* [What the task asks]:
All of the data below must be repeated exactly.

* [Given material]:
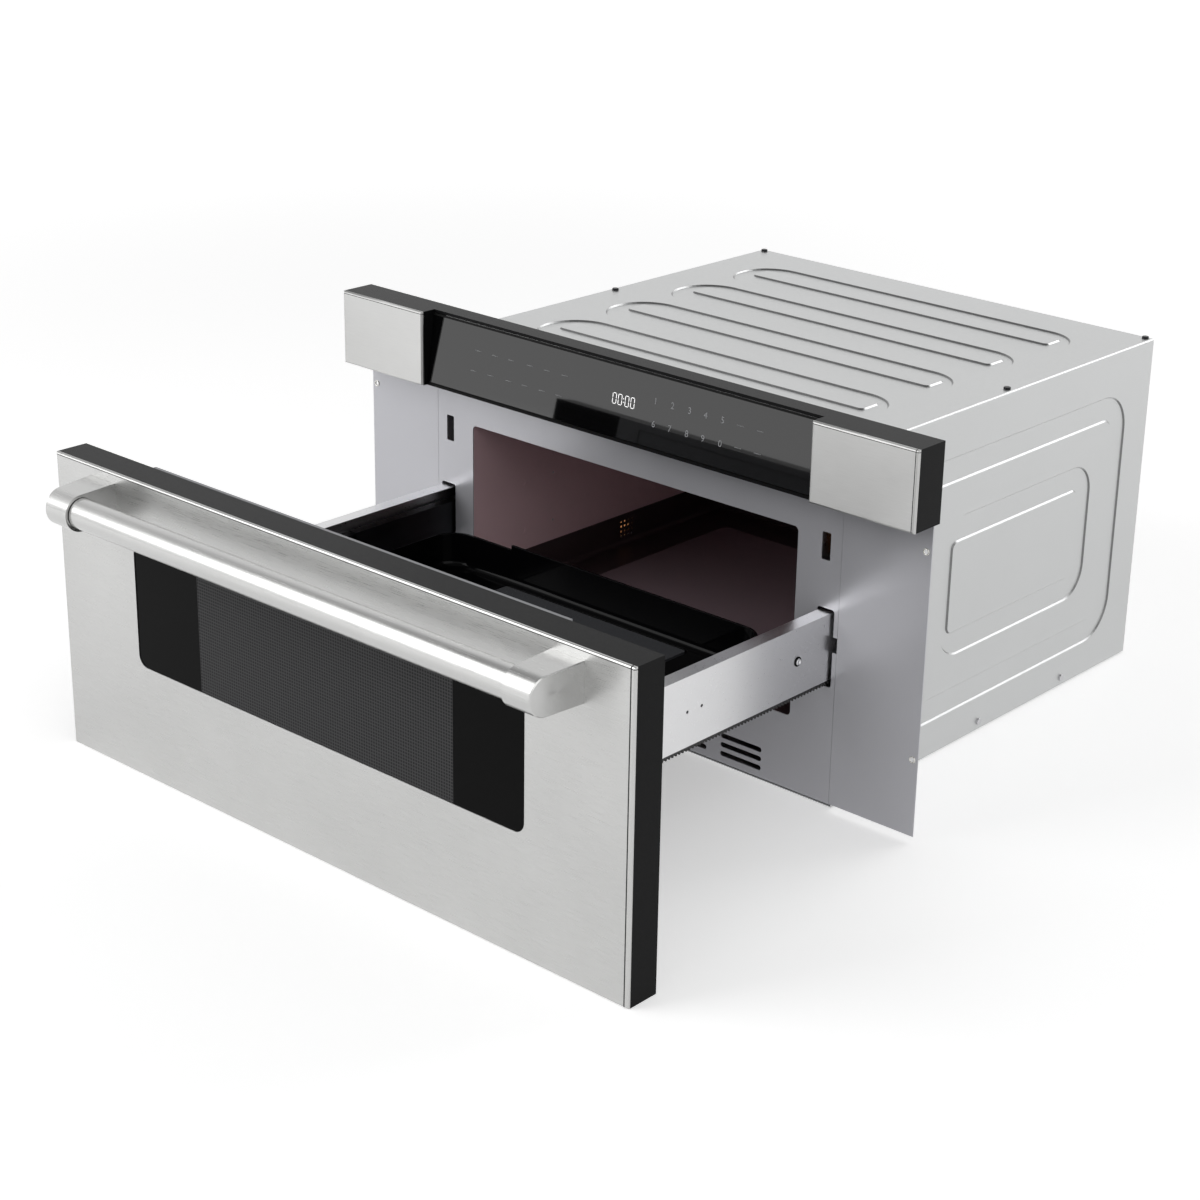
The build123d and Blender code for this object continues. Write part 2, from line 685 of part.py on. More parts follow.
def make_flange():
    """Right-hand mounting flange: a front leaf and a leaf that runs back in the case."""
    inner = PLATE_X + FIT
    leaf = block(inner, FLANGE_X, PLATE_Y, PLATE_BACK, FLANGE_RISE, PLATE_TOP)
    back = block(inner, inner + PLATE_T, PLATE_BACK, PLATE_BACK + FLANGE_RETURN,
                 FLANGE_RISE, BODY_H - 4 * SHEET)
    flange = leaf + back
    for level in (FLANGE_HOLE_LOW, FLANGE_HOLE_HIGH):
        hole_x = FLANGE_X - FLANGE_HOLE_IN
        flange -= rod("Y", (hole_x, PLATE_Y, level), PLATE_T, FLANGE_HOLE)
    return flange


def make_case_screws():
    """Screws of the case: four on top, two low on each side, six at the rear."""
    screws = [pan_head("Z", sign, seat) for sign, seat in TOP_SEATS]
    screws += [pan_head("X", sign, seat) for sign, seat in SIDE_SEATS]
    screws += [pan_head("Y", sign, seat) for sign, seat in REAR_SEATS]
    return group(screws)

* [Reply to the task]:
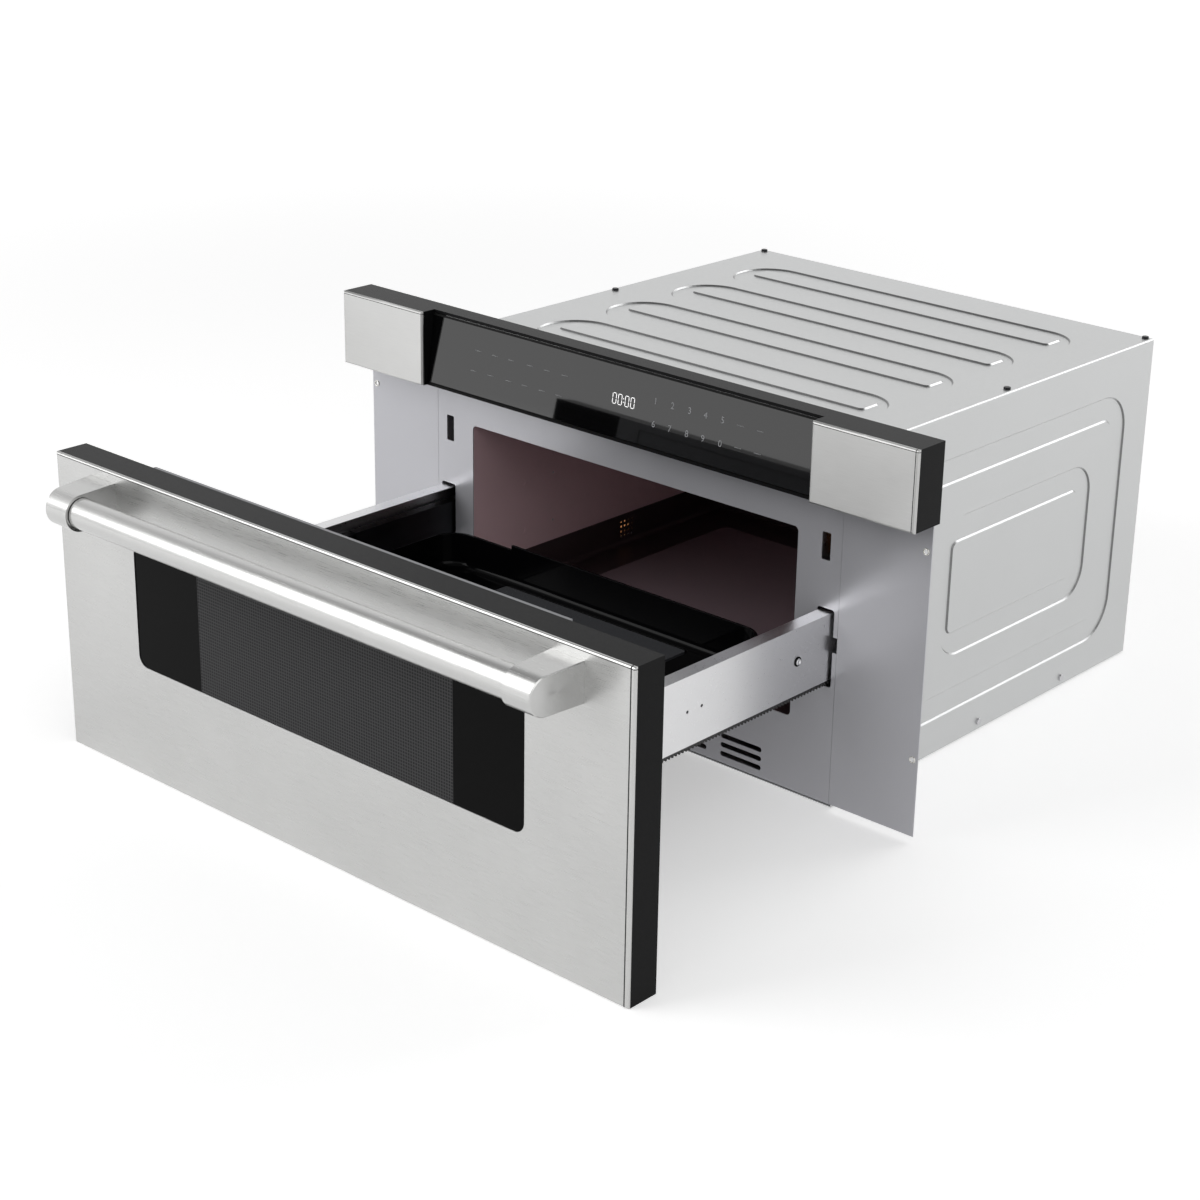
The build123d and Blender code for this object continues. Write part 2, from line 685 of part.py on. More parts follow.
def make_flange():
    """Right-hand mounting flange: a front leaf and a leaf that runs back in the case."""
    inner = PLATE_X + FIT
    leaf = block(inner, FLANGE_X, PLATE_Y, PLATE_BACK, FLANGE_RISE, PLATE_TOP)
    back = block(inner, inner + PLATE_T, PLATE_BACK, PLATE_BACK + FLANGE_RETURN,
                 FLANGE_RISE, BODY_H - 4 * SHEET)
    flange = leaf + back
    for level in (FLANGE_HOLE_LOW, FLANGE_HOLE_HIGH):
        hole_x = FLANGE_X - FLANGE_HOLE_IN
        flange -= rod("Y", (hole_x, PLATE_Y, level), PLATE_T, FLANGE_HOLE)
    return flange


def make_case_screws():
    """Screws of the case: four on top, two low on each side, six at the rear."""
    screws = [pan_head("Z", sign, seat) for sign, seat in TOP_SEATS]
    screws += [pan_head("X", sign, seat) for sign, seat in SIDE_SEATS]
    screws += [pan_head("Y", sign, seat) for sign, seat in REAR_SEATS]
    return group(screws)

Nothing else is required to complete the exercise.